It's designed for those who have an interest in the academic study of children’s literature and/or work in education such as teachers or librarians, those in publishing and children’s media and authors and artists who want to create texts for children.

What you study

You will deepen your familiarity with the range and diversity of genres for children from ‘classic’ works to contemporary texts and develop detailed knowledge and critical understanding of issues and debates in the field. Studying children’s literature at Goldsmiths will also involve examining how texts for children reflect contested constructions of childhood.

If you choose to, you can select modules that will support creative writing practices and enable you to work with practising and published creative writing lecturers and education lecturers to study and explore the nature of writing for children.

Goldsmiths MA in Children’s Literature is unique in its focus on inclusive practices and social justice.
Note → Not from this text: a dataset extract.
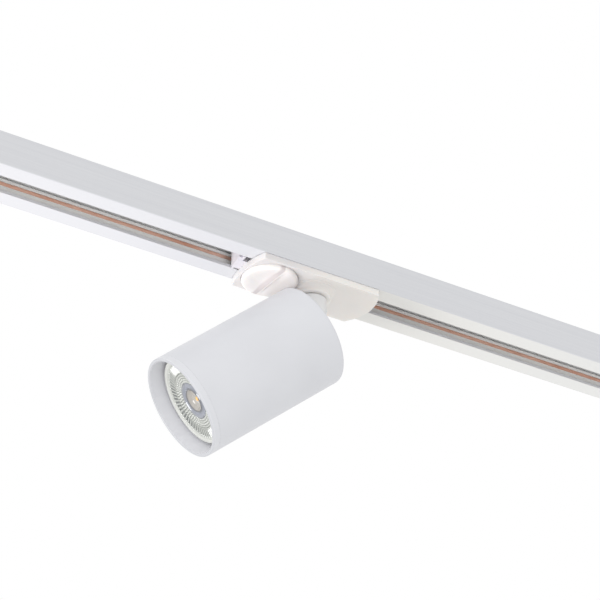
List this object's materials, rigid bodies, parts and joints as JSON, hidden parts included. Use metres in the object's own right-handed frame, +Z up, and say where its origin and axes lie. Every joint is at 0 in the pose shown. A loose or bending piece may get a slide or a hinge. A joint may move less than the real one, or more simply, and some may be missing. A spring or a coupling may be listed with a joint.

We will question the sociopolitical contexts in which texts are produced and interpreted and you will be encouraged to explore how texts for children can challenge or reinforce dominant ideological constructions. We interrogate the power relations that determine what is published, distributed and selected to be read by children in schools.

You will explore the relationship between reader, writer, text and context, and consider the processes that underpin those interactions. We will also examine the inherent paradox that studying children’s literature will involve adults writing, selecting and responding to texts that are normally intended for children.

Assessment

Coursework, essays, project, dissertation, creative writing (optional).